- Born: January 12, 1995 (age 31) Feira de Santana, Brazil
- Nickname: Boi
- Height: 6 ft 0 in (1.83 m)
- Weight: 264 lb (120 kg; 18 st 12 lb)
- Division: Heavyweight Light Heavyweight
- Reach: 75 in (191 cm)
- Stance: Orthodox
- Fighting out of: Feira de Santana, Bahia, Brazil
- Team: LIFE MMA
- Years active: 2014–present

Mixed martial arts record
- Total: 20
- Wins: 13
- By knockout: 6
- By decision: 7
- Losses: 7
- By submission: 1
- By decision: 6

Other information
- Mixed martial arts record from Sherdog

= Carlos Felipe =

Brazilian mixed martial arts fighter

Carlos Felipe (born January 12, 1995) is a Brazilian mixed martial artist who competes in the Heavyweight division of Absolute Championship Akhmat (ACA). A professional since 2014, he most notably fought for the Ultimate Fighting Championship (UFC). He is ranked #9 in the ACA Heavyweight rankings.

==Background==
Born in Feira de Santana, Bahia in 1995, Carlos Felipe was bullied throughout his childhood for being overweight. At age 14, Felipe weighed 346 pounds. Felipe was morbidly obese and his family tried everything, but nothing seemed to help him lose weight. After trying many different ways to lose weight, various diets and supplements, Felipe says boxing finally helped him drop from 346 pounds to 275 in just 12 months. He gained so much more confidence that he even began running to the local gym every day, training, then running back home once finished.
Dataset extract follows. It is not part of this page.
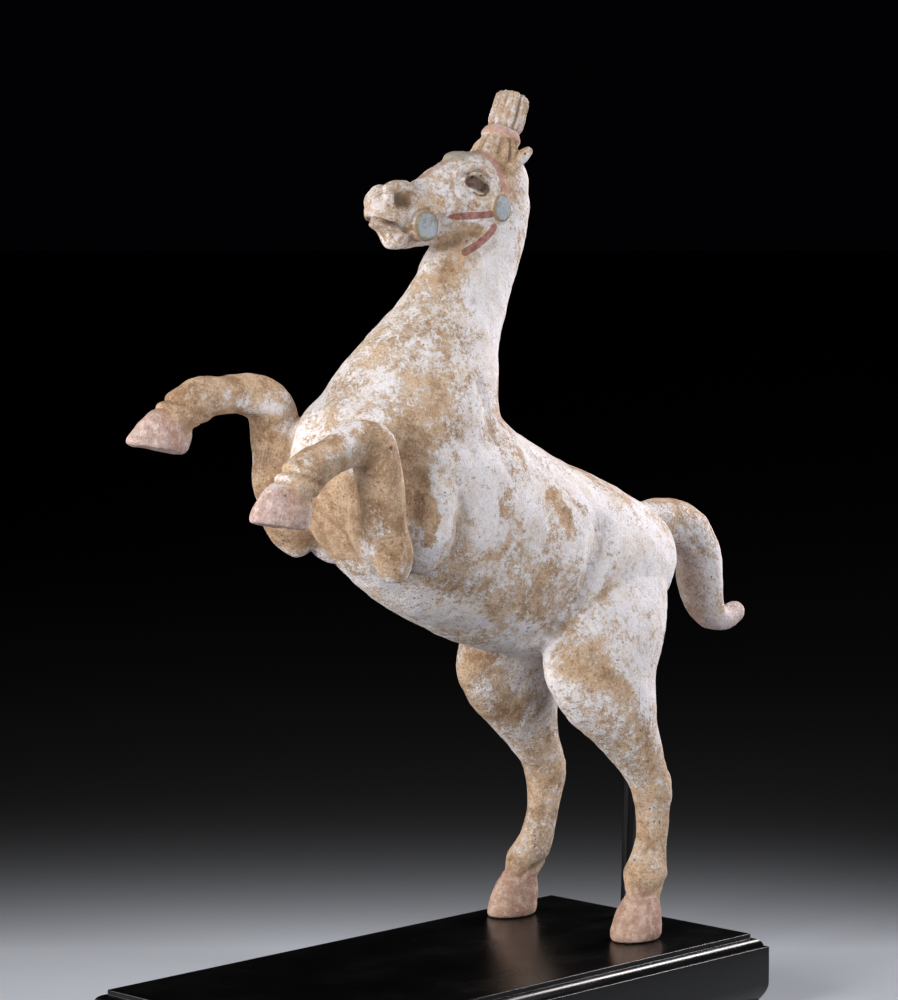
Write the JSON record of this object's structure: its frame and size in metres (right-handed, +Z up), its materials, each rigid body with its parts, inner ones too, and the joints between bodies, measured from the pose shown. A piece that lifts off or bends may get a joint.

==Mixed martial arts career==

===Early career===

Starting his professional career in 2014, Felipe fought for various Brazilian regional promotions, amassing an undefeated 8–0 record, winning 6 out of 8 by first round KO.

===Ultimate Fighting Championship===
After signing with the UFC, on September 19, Felipe was flagged for a potential USADA violation stemming from an out-of-competition sample collected July 29. Therefore, he was pulled from his UFC debut against Christian Colombo at UFC Fight Night: Brunson vs. Machida. On October 20, it was announced that Felipe accepted a two-year suspension retroactive to the date of his provisional suspension. He tested positive for metabolites of stanozolol, 16β-hydroxy-stanozolol and 3’-hydroxy-stanozolol. He was eligible to return September 18, 2019.

After being released after his positive test, Felipe was resigned to the UFC on July 20, 2019.

Felipe was expected to make his UFC debut against Serghei Spivac on May 9, 2020, at then UFC 250. However, on April 9, Dana White, the president of UFC announced that this event was postponed to a future date Eventually the bout was scheduled on July 19, 2020, at UFC Fight Night 172. He lost the fight via majority decision.

Felipe faced Yorgan de Castro, as a replacement for Ben Sosoli, on October 4, 2020, at UFC on ESPN: Holm vs. Aldana. He won the fight via unanimous decision.

Felipe faced Justin Tafa on January 16, 2021, at UFC Fight Night: Holloway vs. Kattar. He won the bout via split decision. 16 out of 20 media scores gave it to Tafa.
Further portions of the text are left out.